Another place Johnson recommends is nano brewery Love Shack Libations, also in Qualicum Beach.
"Owner Dave Paul started making kit beer at home, then before you know it he built his own all-grain system out of a picnic cooler and cut-off keg and came up with about 16 different recipes," Johnson said. "There's a chocolatey Precious Porter and a Killer Kolsch, which uses organic leaf hops from nearby Maple Bay Hop Farms."
Johnson's final recommendation is Morningstar Farm in Parksville, home of Little Qualicum Cheeseworks and Mooberry Winery.
The winery makes wines out of fruit like gooseberry, pear, and raspberry and the cheeseworks is home to a working dairy farm.

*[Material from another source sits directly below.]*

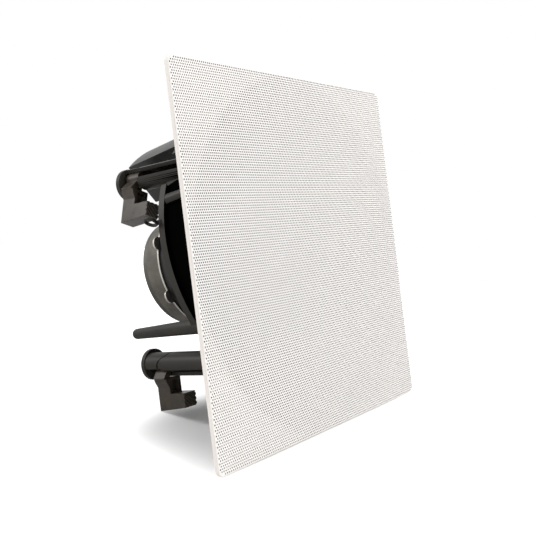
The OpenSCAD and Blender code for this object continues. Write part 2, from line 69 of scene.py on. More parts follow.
# Frame of the speaker: flange, collar, leaning baffle, rear rim, clamp towers and guide posts
# come out of one mould, in black plastic with a fine spark-eroded texture.
def moulded(name, colour, light_colour, roughness, grain, relief,
            specular=0.3, rounding=0.0004, drift=60):
    """Moulded plastic: tone and gloss wander a little, over a fine eroded texture."""
    gloss_drift = 0.08
    material = bpy.data.materials.new(name)
    material.use_nodes = True
    nodes = material.node_tree.nodes
    link = material.node_tree.links.new
    skin = nodes["Principled BSDF"]
    skin.inputs["Specular IOR Level"].default_value = specular
    place = nodes.new("ShaderNodeTexCoord").outputs["Object"]
    flow = nodes.new("ShaderNodeTexNoise")
    flow.inputs["Scale"].default_value = drift
    flow.inputs["Detail"].default_value = 5
    link(place, flow.inputs["Vector"])
    tone = nodes.new("ShaderNodeMix")
    tone.data_type = "RGBA"
    tone.inputs["A"].default_value = (*colour, 1)
    tone.inputs["B"].default_value = (*light_colour, 1)
    link(flow.outputs["Fac"], tone.inputs["Factor"])
    link(tone.outputs["Result"], skin.inputs["Base Color"])
    gloss = nodes.new("ShaderNodeMapRange")
    gloss.inputs["To Min"].default_value = roughness - gloss_drift
    gloss.inputs["To Max"].default_value = roughness + gloss_drift
    link(flow.outputs["Fac"], gloss.inputs["Value"])
    link(gloss.outputs["Result"], skin.inputs["Roughness"])
    texture = nodes.new("ShaderNodeTexNoise")
    texture.inputs["Scale"].default_value = 1 / grain
    texture.inputs["Detail"].default_value = 2
    link(place, texture.inputs["Vector"])
    edges = nodes.new("ShaderNodeBevel")
    edges.samples = 4
    edges.inputs["Radius"].default_value = rounding
    bump = nodes.new("ShaderNodeBump")
    bump.inputs["Strength"].default_value = 0.35
    bump.inputs["Distance"].default_value = relief
    link(texture.outputs["Fac"], bump.inputs["Height"])
    link(edges.outputs["Normal"], bump.inputs["Normal"])
    link(bump.outputs["Normal"], skin.inputs["Normal"])
    return material


def dress(material, *names):
    """Gives CAD pieces that keep their shape their finish."""
    for name in names:
        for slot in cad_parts[name].material_slots:
            slot.material = material


frame_black = moulded("frame_black", (0.017, 0.0155, 0.0130), (0.034, 0.0310, 0.0260), 0.42,
                      0.0005, 0.00006, 0.2)
dress(frame_black, "round_frame")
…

"What makes this dairy farm stand out is that it is SPCA-certified. In fact, this is the only dairy farm in B.C. has the certification," Johnson said. "It uses a voluntary milking system … a one-stall robotic milking parlour; the cows choose when they go for milking. Depending on their lactation cycle, they may get milked as many as six times a day."
The milk is used to make cheese on-site: brie; blue cheese; varieties that contain caraway, red wine and coffee; cheese curds; raclette and a Sunshine Feta, with sun-dried tomatoes, garlic and herbs.